Dawn Nolt Lab


Mycobacterium tuberculosis (Mtb), the bacterium responsible for tuberculosis (TB), infects 1/3 of the world's population and is a major cause of morbidity and mortality. The CD8+ T cell response is recognized as important in the coordinated immune response against Mtb.

Once phagocytosed by antigen-presenting cells (APCs), Mtb resides in a modified phagosome, a compartment normally associated with MHC II.  There is increasing evidence that suggests the exciting possibility that the phagosome may participate in MHC I-mediated “cross-presentation” of Mtb antigens to CD8+ T cells.
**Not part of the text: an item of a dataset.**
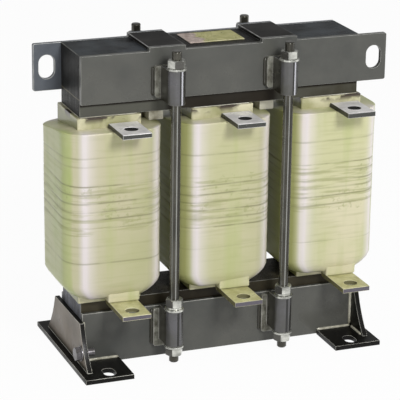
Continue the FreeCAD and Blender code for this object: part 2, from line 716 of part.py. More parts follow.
def web_outline(sketch):
    """A web that narrows upwards between two hollow curves."""
    half_top, half_bottom = "Sizes.web_top_width / 2", WEB_FOOT
    foot_z, top_z = "Sizes.foot_thickness", "Sizes.web_height"
    run = f"({half_bottom} - {half_top})"
    rise = f"({top_z} - {foot_z})"
    chord = f"sqrt({run} * {run} + {rise} * {rise})"
    sag = "Sizes.web_hollow"
    radius = f"({chord} * {chord} / 4 + {sag} * {sag}) / (2 * {sag})"
    corners = {(across, z): FreeCAD.Vector(across * value(half), value(z), 0)
               for across in (-1, 1) for half, z in ((half_bottom, foot_z), (half_top, top_z))}
    base = sketch.addGeometry(Part.LineSegment(corners[-1, foot_z], corners[1, foot_z]), False)
    crest = sketch.addGeometry(Part.LineSegment(corners[1, top_z], corners[-1, top_z]), False)
    for line, half, z in ((base, half_bottom, foot_z), (crest, half_top, top_z)):
        for end in (1, 2):
            across = -1 if sketch.getPoint(line, end).x < 0 else 1
            hold(sketch, "DistanceX", line, end, f"{across} * {half}")
            hold(sketch, "DistanceY", line, end, z)
    for across in (-1, 1):
        low, high = corners[across, foot_z], corners[across, top_z]
        along = (high - low).normalize()
        inward = FreeCAD.Vector(-along.y, along.x, 0) * across
        middle = (low + high) * 0.5 + inward * value(sag)
        side = sketch.addGeometry(Part.Arc(low, middle, high), False)
        for line in (base, crest):
            for end in (1, 2):
                for point in (1, 2):
                    if sketch.getPoint(side, point).distanceToPoint(sketch.getPoint(line, end)) < 0.01:
                        sketch.addConstraint(Sketcher.Constraint("Coincident", side, point, line, end))
        index = sketch.addConstraint(Sketcher.Constraint("Radius", side, value(radius)))
        sketch.setExpression(f"Constraints[{index}]", radius)


# Earth bolt. It is screwed into the web of the left foot from outside, just in front of the core,
# with a washer under its head.
def earth_bolt():
    y = f"-{EARTH_OFFSET}"
    z = "Sizes.earth_bolt_height"
    washer_x = f"-({CORE_END} + Sizes.foot_thickness) - Sizes.earth_washer_thickness"
    hexagon = hex_prism("earth_head", "Sizes.earth_head_width", "Sizes.earth_head_height")
    shank = rod("earth_shank", "Sizes.earth_bolt_diameter", "Sizes.earth_bolt_length",
                "0", "0", "Sizes.earth_head_height")
    bolt = fuse("earth_bolt", [hexagon, shank])
    lay_along_x(bolt, f"{washer_x} - Sizes.earth_head_height", y, z)
    node(bolt, "earth_bolt")
    loose = "(Sizes.earth_bolt_diameter + 2 * Sizes.rod_clearance)"
    washer = ring("earth_washer", "Sizes.earth_washer_diameter", loose, "Sizes.earth_washer_thickness")
    lay_along_x(washer, washer_x, y, z)
    node(washer, "earth_washer")


def lay_along_x(thing, x, y, z):
    """Turn an upright piece so that its axis runs along X, and put its base at x, y, z."""
    thing.Placement.Rotation = FreeCAD.Rotation(FreeCAD.Vector(0, 1, 0), 90)
    place(thing, x, y, z)


# Rating plate on the upper yoke, without print.
def rating_plate():
    plate = block("rating_plate", "Sizes.plate_length", "Sizes.plate_width", "Sizes.plate_thickness",
                  "0", "Sizes.plate_offset", CORE_TOP)
    node(plate, "rating_plate")


def build():
    core_stack()
    upper_yoke()
    gap_spacers()
    for face, sign in FACES.items():
        upper_clamp(face, sign)
        lower_clamp(face, sign)
    straps()
    rod_brackets()
    rod_fasteners()
    for phase, sign in PHASES.items():
        former(phase, sign)
        coil(phase, sign)
        terminal("upper", phase, sign)
        terminal("lower", phase, sign)
    coil_blocks()
    for side, sign in SIDES.items():
        foot(side, sign)
    earth_bolt()
    rating_plate()
    document.recompute()


def write_parts():
    """Check every object, then write one file for each node."""
    for thing in document.Objects:
        if {"Invalid", "Error"} & set(thing.State):
            raise RuntimeError(f"{thing.Label} failed: {thing.State}")
    for thing in nodes:
        shape = Part.getShape(thing)
        if shape.isNull() or not shape.isValid():
            raise RuntimeError(f"{thing.Label} has no valid shape")
    os.makedirs("parts", exist_ok=True)
    for thing in nodes:
        shape = Part.getShape(thing)
        shape.exportStep(os.path.join("parts", f"{thing.Label}.step"))
        print(f"{thing.Label}: {len(shape.Solids)} solid, {shape.Volume / 1000:.2f} cm3")


build()
write_parts()
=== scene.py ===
import bmesh
import bpy
import math
from mathutils import Matrix, Vector, noise


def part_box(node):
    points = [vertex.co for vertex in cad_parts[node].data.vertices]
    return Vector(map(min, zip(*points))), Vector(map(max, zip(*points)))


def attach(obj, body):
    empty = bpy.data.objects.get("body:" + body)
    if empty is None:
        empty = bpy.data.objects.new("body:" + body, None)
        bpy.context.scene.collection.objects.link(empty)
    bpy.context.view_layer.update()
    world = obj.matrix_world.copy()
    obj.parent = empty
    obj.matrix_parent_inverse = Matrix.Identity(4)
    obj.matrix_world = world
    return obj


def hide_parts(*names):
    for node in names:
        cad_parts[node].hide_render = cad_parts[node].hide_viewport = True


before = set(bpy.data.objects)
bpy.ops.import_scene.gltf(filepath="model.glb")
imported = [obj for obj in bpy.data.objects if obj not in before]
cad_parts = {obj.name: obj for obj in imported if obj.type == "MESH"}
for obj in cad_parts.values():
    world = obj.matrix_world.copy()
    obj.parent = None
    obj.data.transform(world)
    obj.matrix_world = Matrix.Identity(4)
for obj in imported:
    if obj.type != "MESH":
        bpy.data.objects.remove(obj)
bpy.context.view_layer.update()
scene = bpy.context.scene


# Core stack: the three limbs and the lower yoke, one stack of silicon-steel sheets that lie across Y.
# The sheet edges show at the ends and between the feet, under a thin coat of lacquer.
COLOR, NUMBER = "NodeSocketColor", "NodeSocketFloat"
STREAK_STRETCH = (9, 330, 9)
SHEET_STEPS = 630.0
SHARP_EDGE = math.radians(28)
FLAT_FACET = math.radians(0.6)


def srgb(red, green, blue):
    """A colour given as it looks on a screen, 0 to 255, turned into the light values of a shader."""
    return tuple((c / 255 / 12.92 if c < 11 else ((c / 255 + 0.055) / 1.055) ** 2.4)
                 for c in (red, green, blue)) + (1.0,)


def feed(tree, item, values):
    """Give each named input of a node its value, or join it to a socket."""
    for key, source in values.items():
        if isinstance(source, bpy.types.NodeSocket):
            tree.links.new(source, item.inputs[key])
        else:
            item.inputs[key].default_value = source
    return item


def add(tree, kind, values=None, **settings):
    """One shader node, with its settings and its inputs."""
    item = tree.nodes.new(kind)
    for key, setting in settings.items():
        setattr(item, key, setting)
    return feed(tree, item, values or {})


def place(tree):
    """The place on the object, in metres."""
    return add(tree, "ShaderNodeTexCoord").outputs["Object"]


def stretched(tree, where, scale):
    """A place made finer or coarser along each axis."""
    return add(tree, "ShaderNodeMapping", {"Vector": where, "Scale": scale}).outputs["Vector"]


def cloud(tree, where, scale, detail=2.0, roughness=0.5):
    """Noise between 0 and 1."""
    return add(tree, "ShaderNodeTexNoise", {"Vector": where, "Scale": scale, "Detail": detail,
                                            "Roughness": roughness}).outputs["Fac"]


def reckon(tree, operation, *terms, clamp=False):
    """One step of arithmetic on sockets and numbers."""
    return add(tree, "ShaderNodeMath", dict(enumerate(terms)), operation=operation,
               use_clamp=clamp).outputs[0]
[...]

Our goal is to investigate the role of phagosomes in cross-presentation during Mtb infection. 

Current projects

  • Phenotyping the phagosome with relationship to dose and duration of Mtb infection of human dendritic cells
  • Tracking the pathway of class I (particularly HLA-E, a non-classical MHC molecule) within human dendritic cells during Mtb infection
  • Understanding the role of ubiquitination in defining the trafficking destination of class I


  • Flow cytometry and flow organellometry
  • Immunofluorescent microscopy
  • Cytokine analysis - ELISPOT
  • Western blot analysis
  • Extensive cell culturing and cloning
  • Subcellular organelle separation
  • Real-time RT PCR
  • siRNA
  • Transfections and transductions


Our long-term goal is to investigate the interaction of Mtb and CD8+ T cell immunity. Our studies will advance knowledge in key areas: 1) Mtb interactions in host cells and 2) modulation of immune function during Mtb infection. Since a future immunogenic vaccine against Mtb will likely need to incorporate CD8+ T cell responses, our findings will guide the design and development of future vaccines and therapeutics against Mtb.